■ Problem requirements ■
Without altering anything, output the material below.

■ Data extract ■
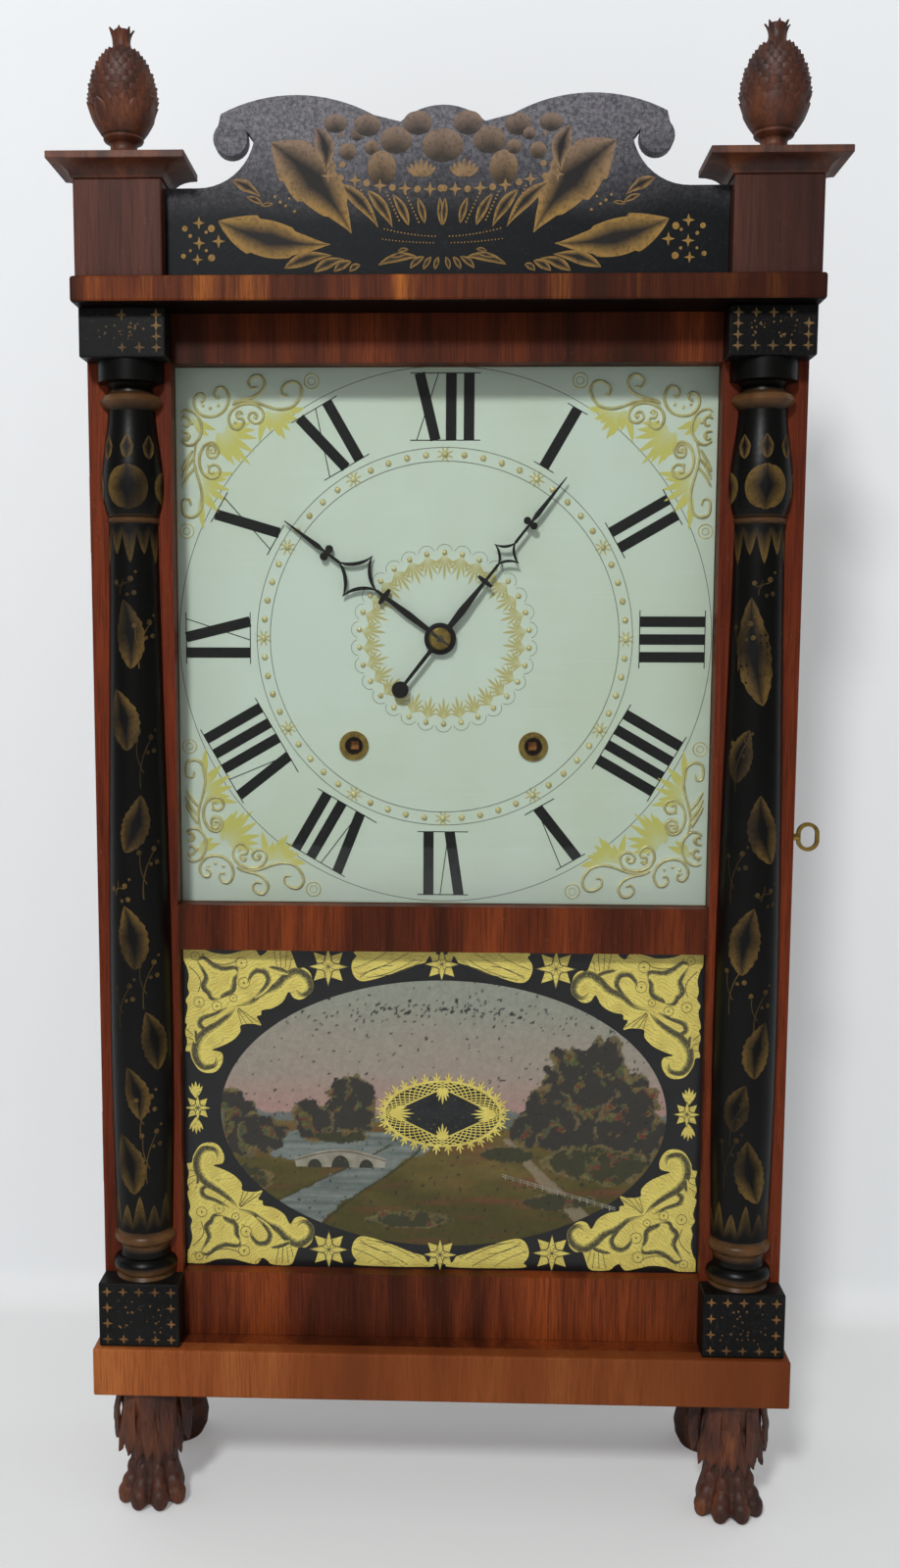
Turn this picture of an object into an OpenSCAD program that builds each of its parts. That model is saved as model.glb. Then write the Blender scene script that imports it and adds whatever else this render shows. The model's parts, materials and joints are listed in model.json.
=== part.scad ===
// Column and splat shelf clock: a carved case on four feet, a full-width door with half
// columns, a painted dial and a wooden weight-driven movement behind it.
// Millimetres. X runs to the right, Y to the back and Z up; the floor is Z = 0.

/* [Case] */
// Width of the case and of its door
case_w = 415; // [400:1:430]
// Depth from the front of the door to the back of the case
case_depth = 103.5; // [102:0.5:112]
// Thickness of the case sides
side_t = 12; // [10:0.5:14]
// Thickness of the backboard
back_t = 8; // [6:0.5:8]
// How far the plinth stands out past the case on each side
plinth_overhang = 3.5; // [2.5:0.5:5]
// How far the cornice stands out past the case on each side
cornice_overhang = 2; // [1:0.5:4]
// Gap between the door and what it closes on
door_gap = 0.3; // [0.2:0.05:0.5]

/* [Heights] */
// Height of the feet
foot_h = 77.6; // [60:0.2:90]
// Height of the plinth
plinth_h = 29.8; // [24:0.1:34]
// Thickness of the cornice board
cornice_h = 14.3; // [11:0.1:17]
// Height of the blocks that carry the finials
finial_block_h = 53; // [46:0.1:58]
// Height of the moulded caps on those blocks
cap_h = 11.2; // [9:0.1:14]
// Height of the finials
finial_h = 71.2; // [64:0.1:78]

/* [Door] */
// Thickness of the door frame
door_t = 19; // [18:0.5:20]
// Width of the door stiles
stile_w = 48.5; // [47:0.5:52]
// Height of the bottom rail
bottom_rail_h = 40; // [36:0.5:46]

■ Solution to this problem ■
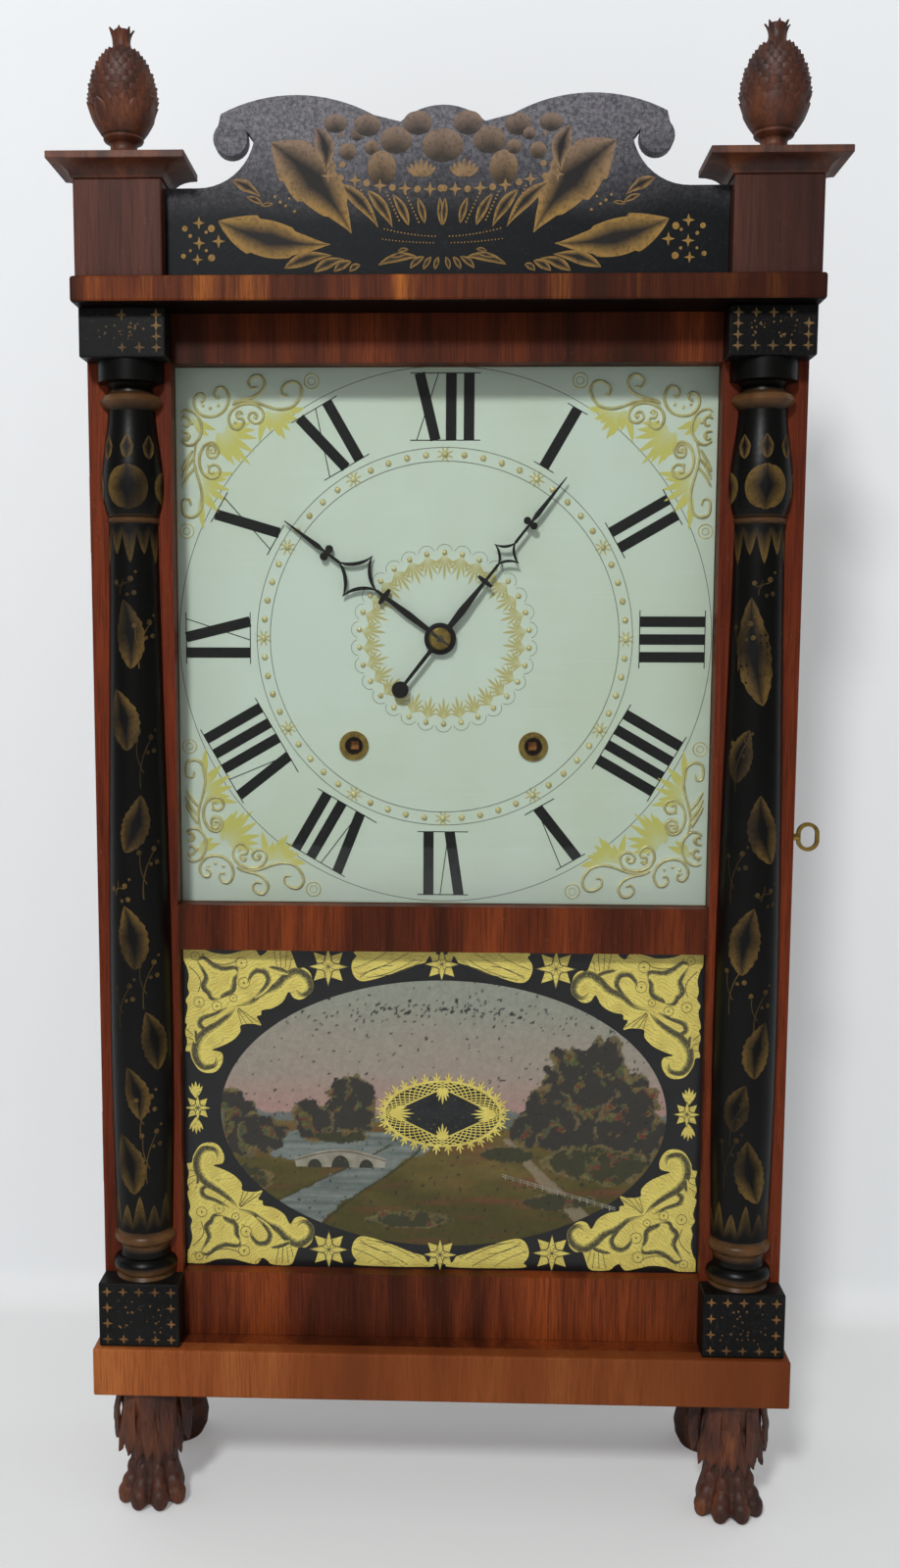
Turn this picture of an object into an OpenSCAD program that builds each of its parts. That model is saved as model.glb. Then write the Blender scene script that imports it and adds whatever else this render shows. The model's parts, materials and joints are listed in model.json.
=== part.scad ===
// Column and splat shelf clock: a carved case on four feet, a full-width door with half
// columns, a painted dial and a wooden weight-driven movement behind it.
// Millimetres. X runs to the right, Y to the back and Z up; the floor is Z = 0.

/* [Case] */
// Width of the case and of its door
case_w = 415; // [400:1:430]
// Depth from the front of the door to the back of the case
case_depth = 103.5; // [102:0.5:112]
// Thickness of the case sides
side_t = 12; // [10:0.5:14]
// Thickness of the backboard
back_t = 8; // [6:0.5:8]
// How far the plinth stands out past the case on each side
plinth_overhang = 3.5; // [2.5:0.5:5]
// How far the cornice stands out past the case on each side
cornice_overhang = 2; // [1:0.5:4]
// Gap between the door and what it closes on
door_gap = 0.3; // [0.2:0.05:0.5]

/* [Heights] */
// Height of the feet
foot_h = 77.6; // [60:0.2:90]
// Height of the plinth
plinth_h = 29.8; // [24:0.1:34]
// Thickness of the cornice board
cornice_h = 14.3; // [11:0.1:17]
// Height of the blocks that carry the finials
finial_block_h = 53; // [46:0.1:58]
// Height of the moulded caps on those blocks
cap_h = 11.2; // [9:0.1:14]
// Height of the finials
finial_h = 71.2; // [64:0.1:78]

/* [Door] */
// Thickness of the door frame
door_t = 19; // [18:0.5:20]
// Width of the door stiles
stile_w = 48.5; // [47:0.5:52]
// Height of the bottom rail
bottom_rail_h = 40; // [36:0.5:46]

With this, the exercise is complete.